Students are more receptive to understanding and applying structure in legal writing if they can see for themselves why it is needed. Generally, distribution of more than one sample is useful. As a result, students can see varieties in presentation based on different analyses. Next, the class should dissect each part of the memorandum, beginning with the facts section and the thesis paragraph. The class should read these carefully together, discussing the contribution of each sentence and how the author constructed each one to achieve that result. Students, as readers, will be able to identify what contributes to successful written communication, and even identify ways in which the material could have been presented more effectively.

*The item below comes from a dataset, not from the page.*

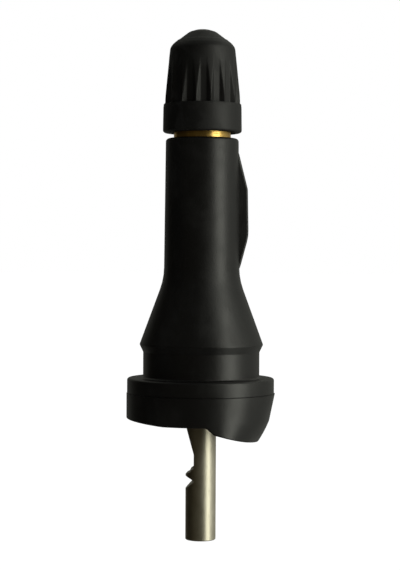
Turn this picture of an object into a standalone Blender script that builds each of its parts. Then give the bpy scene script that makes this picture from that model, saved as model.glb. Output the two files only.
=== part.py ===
"""Snap-in valve stem of a tyre pressure sensor: cap, brass stem, rubber body, sensor shaft and valve core.

The stem's axis is Z. The origin lies on it, in the plane of the flange's top face, which seats on the wheel rim.
+X is the side of the base that carries the lobe, and the rib on the neck.
"""

import math

import bmesh
import bpy
from mathutils import Matrix, Vector

for old in list(bpy.data.objects):
    bpy.data.objects.remove(old, do_unlink=True)

MM = 0.001
weld_distance = 0.001 * MM
cut_margin = 3.0 * MM

# Fits: the clearance left between one piece and the next
bonded = 0.15 * MM
press_fit = 0.15 * MM
thread_fit = 0.20 * MM
core_fit = 0.14 * MM
core_gap = 0.10 * MM
seal_gap = 0.25 * MM

# Rubber body, upwards from the flange's top face
plug_radius = 7.66 * MM
plug_height = 3.40 * MM
bulge_proud = 0.48 * MM
bulge_lip = 1.00 * MM
cone_height = 8.64 * MM
neck_height = 18.42 * MM
neck_wall = 1.77 * MM
neck_draft = 0.18 * MM
flare_fillet = 8.8 * MM
bulge_fillet = 0.30 * MM
plug_fillet = 0.30 * MM
rim_fillet = 0.30 * MM
neck_fillet = 0.45 * MM

# Flange and base, downwards from the flange's top face
flange_width = 2.02 * MM
split_depth = 1.92 * MM
split_groove = 0.12 * MM
base_depth = 5.75 * MM
base_fillet = 0.85 * MM

# Lobe on the +X side of the base
lobe_step_start = 0.60 * MM
lobe_step_run = 1.05 * MM
lobe_step_drop = 1.05 * MM
lobe_slope = math.radians(15.0)
lobe_draw_in = 3.65 * MM
lobe_draw_depth = 8.00 * MM
lobe_blend = (-0.35, 0.85)

# Rib on the +X side of the neck, measured from the neck's skin and from its lower end
rib_thickness = 1.30 * MM
rib_proud = 1.17 * MM
rib_foot = 1.20 * MM
rib_crest_low = 5.60 * MM
rib_crest_high = 12.20 * MM
rib_top = 17.20 * MM
rib_lean = 0.12 * MM
rib_corner = 1.50 * MM
rib_curve = 5.00 * MM

# Brass stem
thread_radius = 3.85 * MM
thread_length = 6.90 * MM
stem_above_rubber = 8.54 * MM
stem_chamfer = 0.60 * MM
relief_depth = 0.11 * MM
collar_depth = 2.00 * MM
stem_radius = 3.20 * MM
anchor_radius = 5.00 * MM
anchor_thickness = 1.40 * MM
anchor_cover = 2.15 * MM
anchor_fillet = 1.20 * MM
mouth_chamfer = 0.30 * MM
air_bore_radius = 1.30 * MM
socket_depth = 13.60 * MM
core_chamber_depth = 19.80 * MM

# Sensor shaft
shaft_radius = 2.00 * MM
shaft_bore_radius = 1.10 * MM
shaft_reach = 15.60 * MM
shaft_chamfer = 0.30 * MM

# Barbed notch on the shaft's -X side, downwards from the base
notch_start = 0.50 * MM
notch_ramp = 3.75 * MM
notch_flat = 1.60 * MM
notch_land = 0.93 * MM
tooth_root = 1.36 * MM
tooth_shoulder = 0.50 * MM
tooth_height = 1.40 * MM
tooth_slope = 0.05 * MM
tooth_back = 0.30 * MM
tooth_foot = 0.10 * MM
notch_corner = 0.20 * MM
vee_depth = 0.90 * MM
vee_height = 0.95 * MM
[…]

Students now should have identified for themselves, through the careful reading and consideration of the sample, how the use of a logical structure to explain a legal issue educates and informs the reader, because they were the readers. When students are introduced to persuasive writing, many are ready and eager to learn how to prepare advocacy memoranda. Based on the careful reading of the advocacy memorandum sample, and working with the objective memorandum sample, students are now able to describe the general structure used to present the argument in the advocacy memorandum, similar to the analysis of the legal issue in the objective memorandum. By working with samples, students will have identified themselves how these parallel structures result in effective objective explanation on the one hand, and persuasive advocacy presentation on the other, and experience themselves how to convert the objective presentation to an advocacy presentation.

Teaching first-year law students is consistently challenging and enriching. A student is able to comprehend the content of a legal document when it is structured effectively. Further, when a student reads and dissects sample documents, that student is able to identify and remember the techniques that made those documents successful. As a result, the student can apply those lessons to his or her own writing, because now the student understands.